THE DATA |
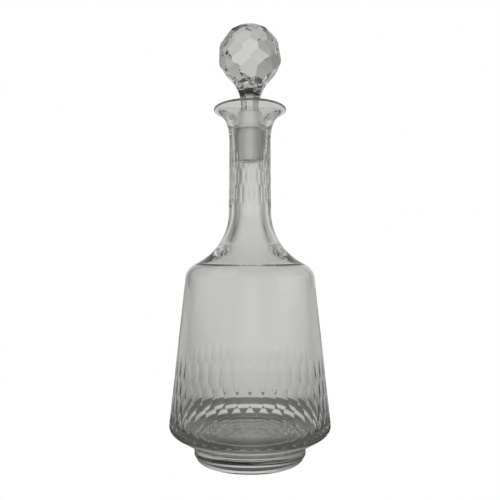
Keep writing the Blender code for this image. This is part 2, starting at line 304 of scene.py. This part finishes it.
==
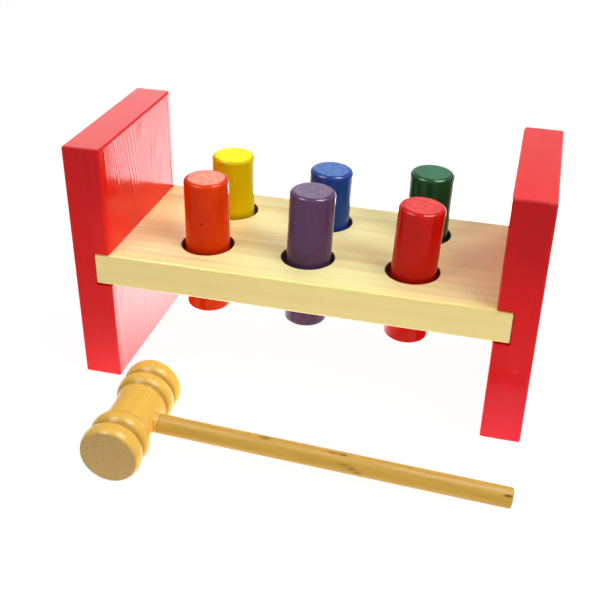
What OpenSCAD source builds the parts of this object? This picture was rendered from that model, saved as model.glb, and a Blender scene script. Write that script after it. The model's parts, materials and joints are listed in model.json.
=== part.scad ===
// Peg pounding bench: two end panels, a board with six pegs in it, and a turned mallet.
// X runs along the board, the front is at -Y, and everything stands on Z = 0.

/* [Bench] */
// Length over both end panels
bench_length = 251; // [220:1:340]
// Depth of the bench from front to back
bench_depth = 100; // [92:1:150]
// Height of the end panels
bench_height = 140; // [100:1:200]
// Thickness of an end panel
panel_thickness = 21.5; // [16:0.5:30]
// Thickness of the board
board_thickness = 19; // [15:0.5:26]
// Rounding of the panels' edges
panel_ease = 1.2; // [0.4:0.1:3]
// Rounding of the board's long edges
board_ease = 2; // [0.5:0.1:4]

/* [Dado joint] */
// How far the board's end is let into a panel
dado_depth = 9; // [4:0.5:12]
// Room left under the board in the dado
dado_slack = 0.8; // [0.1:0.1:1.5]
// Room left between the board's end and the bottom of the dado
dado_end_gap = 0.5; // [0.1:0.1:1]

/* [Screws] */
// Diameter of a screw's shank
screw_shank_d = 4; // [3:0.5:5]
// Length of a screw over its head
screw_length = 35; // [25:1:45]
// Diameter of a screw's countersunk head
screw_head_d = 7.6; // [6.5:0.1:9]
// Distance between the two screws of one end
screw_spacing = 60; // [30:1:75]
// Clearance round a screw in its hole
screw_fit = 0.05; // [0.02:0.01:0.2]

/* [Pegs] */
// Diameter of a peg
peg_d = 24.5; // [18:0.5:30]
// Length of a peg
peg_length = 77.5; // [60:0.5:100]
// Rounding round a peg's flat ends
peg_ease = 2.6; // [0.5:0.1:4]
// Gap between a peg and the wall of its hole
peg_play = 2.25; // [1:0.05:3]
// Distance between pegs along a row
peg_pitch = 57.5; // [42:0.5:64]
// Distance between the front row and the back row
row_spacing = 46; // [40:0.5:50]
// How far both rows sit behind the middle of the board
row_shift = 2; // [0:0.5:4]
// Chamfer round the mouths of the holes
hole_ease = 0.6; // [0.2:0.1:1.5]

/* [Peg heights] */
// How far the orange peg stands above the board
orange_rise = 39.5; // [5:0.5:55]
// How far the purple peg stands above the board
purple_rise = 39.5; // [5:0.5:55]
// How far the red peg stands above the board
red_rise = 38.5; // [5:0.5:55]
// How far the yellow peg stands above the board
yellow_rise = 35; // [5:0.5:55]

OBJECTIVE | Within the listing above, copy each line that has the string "from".

FINISHED TASK |
What OpenSCAD source builds the parts of this object? This picture was rendered from that model, saved as model.glb, and a Blender scene script. Write that script after it. The model's parts, materials and joints are listed in model.json.
// Depth of the bench from front to back